The union representing 7,000 flight attendants at Air Canada is asking Federal Court to review a decision allowing fewer flight attendants on aircraft.

The Canadian Union of Public Employees (CUPE) says safety and security are at risk after a Transport Canada decision to exempt Air Canada from rules requiring one flight attendant for every 40 passenger seats.

The union says the decision is illegal because it contravenes the Aeronautics Act. It wants the ratio to remain at one attendant for every 40 passengers, rather than one for every 50, as Air Canada has been allowed.

Canadian airlines had asked for the change to cut costs on flights, saying 1 to 50 is the ratio allowed in the EU. Airlines are under competitive pressure from discount carriers.

"In any emergency situation, like an evacuation, fire, cabin decompression, a disruptive passenger or a terrorist attack, flight attendants are the first line of defence when things go wrong on an aircraft," Michel Cournoyer, president of CUPE's airline division, said in a statement.

"Reducing the number of flight attendants on board by increasing the ratio to one flight attendant for every 50 passenger seats, as Transport Canada intends, is a threat to passenger safety and security," he added. 
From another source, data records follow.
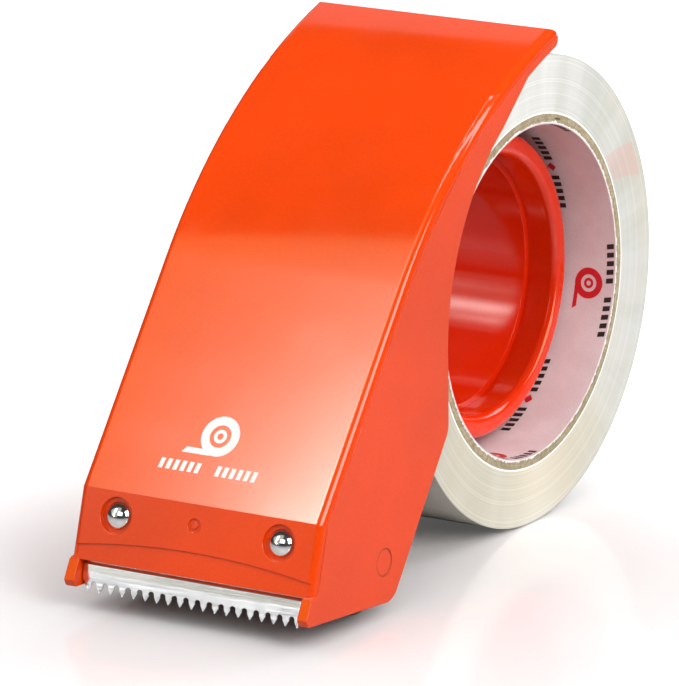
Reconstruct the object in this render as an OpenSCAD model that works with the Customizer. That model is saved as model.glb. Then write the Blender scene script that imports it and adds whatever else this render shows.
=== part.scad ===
// Hand-held packing-tape dispenser, side loading, with a full roll of tape.
// Units are millimetres. +X is the user's right, -Y is the front (the blade), +Z is up.
// The origin is on the table, midway between the side faces and between front and back.
// The side profile is drawn in the YZ plane, measured from the axis of the tape roll.

/* [Tape roll] */
// Outside diameter of the wound tape
tape_d = 107.8; // [100:0.2:107.8]
// Width of the tape
tape_w = 48; // [46:1:48]
// Inside diameter of the cardboard core
core_id = 76.2; // [76:0.1:76.4]
// Wall thickness of the cardboard core, without its printed liner
core_t = 2.1; // [1.5:0.1:3]
// Thickness of the printed paper that lines the core
liner_t = 0.25; // [0.2:0.05:0.4]

/* [Body shell] */
// Width over the two side walls
body_w = 62; // [62:0.5:66]
// Thickness of the side walls
wall_t = 2.4; // [2:0.1:2.4]
// Thickness of the curved cover and of the front facet
skin_t = 2.4; // [2:0.1:2.4]
// Radius along the outer edges of the cover
edge_r = 1.8; // [1:0.1:2]
// Radius of the cover's curve, seen from the side
cover_r = 130; // [128:1:134]
// Angle through which the cover curves, in degrees
cover_turn = 35.5; // [33:0.1:36]
// Length of the cover's straight part
cover_l = 55.7; // [54:0.1:58]
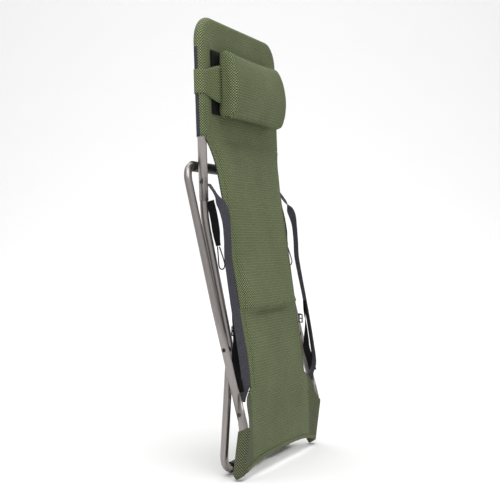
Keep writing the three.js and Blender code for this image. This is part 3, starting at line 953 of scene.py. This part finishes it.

The union wants Federal Court to review the Transport Canada decision, saying it is not in the public interest.

The safety arm of Transport Canada had conducted a risk analysis in 2002, when the proposal to change flight attendant ratios was first requested by the airline industry. It found that the 1:50 rule "on some occasions will provide less than the equivalent level of safety, while on other occasions a more than equivalent level of safety to the current 1:40 operating rule."

According to the assessment, it would be safer to operate a flight under the 1 to 50 ratio when there are fewer passengers, and less safe when the flight is at full or nearly full capacity.